=== WHAT YOU HAVE TO DO ===
Your task is to repeat the listing exactly.

☆ ☆ ☆ ☆

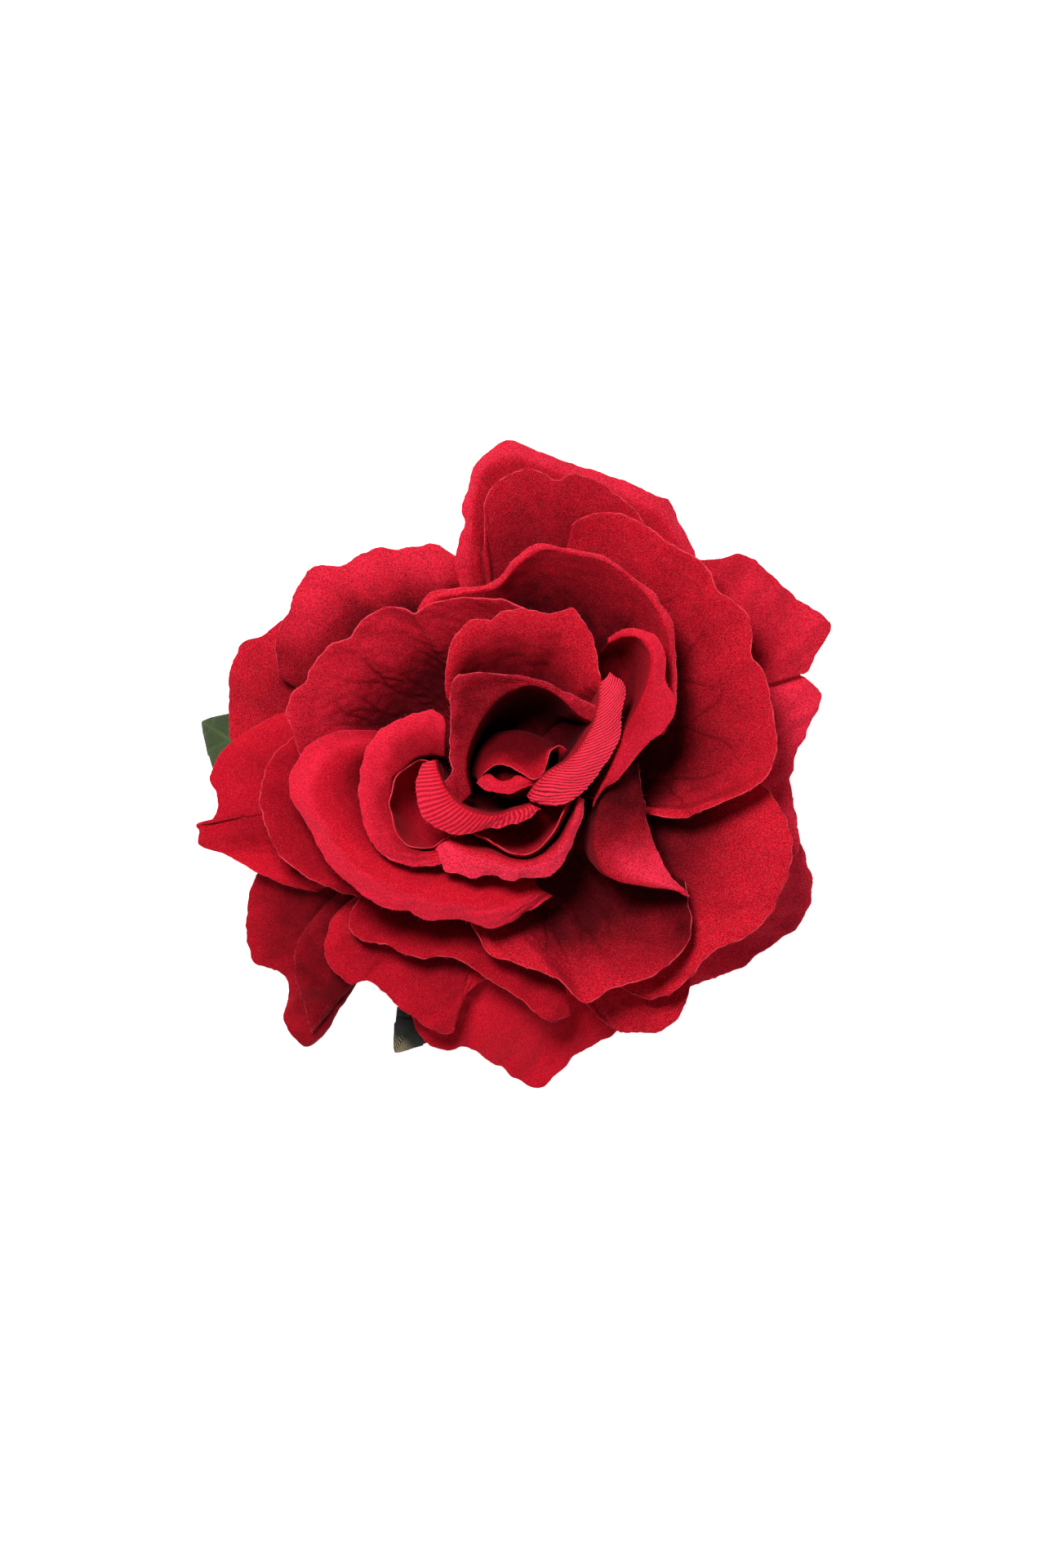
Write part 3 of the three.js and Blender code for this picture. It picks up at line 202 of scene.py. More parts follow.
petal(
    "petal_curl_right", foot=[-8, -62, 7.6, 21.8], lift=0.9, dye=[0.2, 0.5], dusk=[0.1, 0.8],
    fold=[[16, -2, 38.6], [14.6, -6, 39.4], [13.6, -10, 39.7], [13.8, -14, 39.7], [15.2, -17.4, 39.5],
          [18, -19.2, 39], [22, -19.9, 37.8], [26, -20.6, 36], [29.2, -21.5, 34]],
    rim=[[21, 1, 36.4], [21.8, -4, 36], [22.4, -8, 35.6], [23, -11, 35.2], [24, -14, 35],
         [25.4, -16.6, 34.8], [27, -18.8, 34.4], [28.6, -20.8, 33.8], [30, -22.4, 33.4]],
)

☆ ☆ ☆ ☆

=== ANSWER TO THIS TASK ===
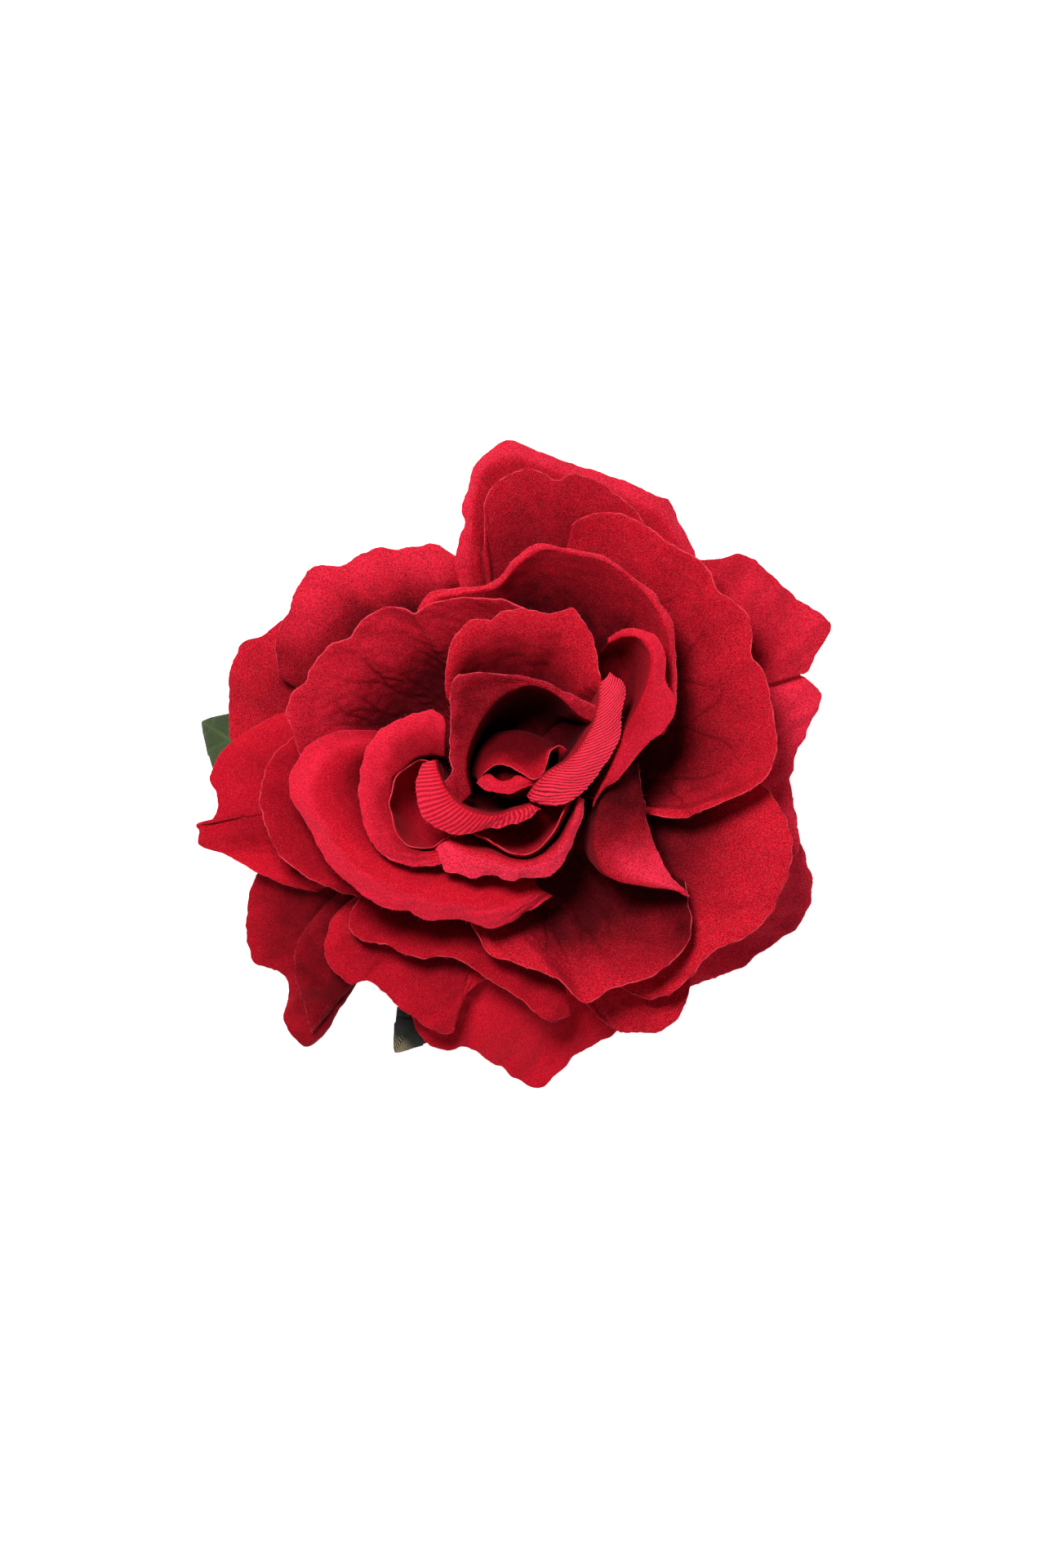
Write part 3 of the three.js and Blender code for this picture. It picks up at line 202 of scene.py. More parts follow.
petal(
    "petal_curl_right", foot=[-8, -62, 7.6, 21.8], lift=0.9, dye=[0.2, 0.5], dusk=[0.1, 0.8],
    fold=[[16, -2, 38.6], [14.6, -6, 39.4], [13.6, -10, 39.7], [13.8, -14, 39.7], [15.2, -17.4, 39.5],
          [18, -19.2, 39], [22, -19.9, 37.8], [26, -20.6, 36], [29.2, -21.5, 34]],
    rim=[[21, 1, 36.4], [21.8, -4, 36], [22.4, -8, 35.6], [23, -11, 35.2], [24, -14, 35],
         [25.4, -16.6, 34.8], [27, -18.8, 34.4], [28.6, -20.8, 33.8], [30, -22.4, 33.4]],
)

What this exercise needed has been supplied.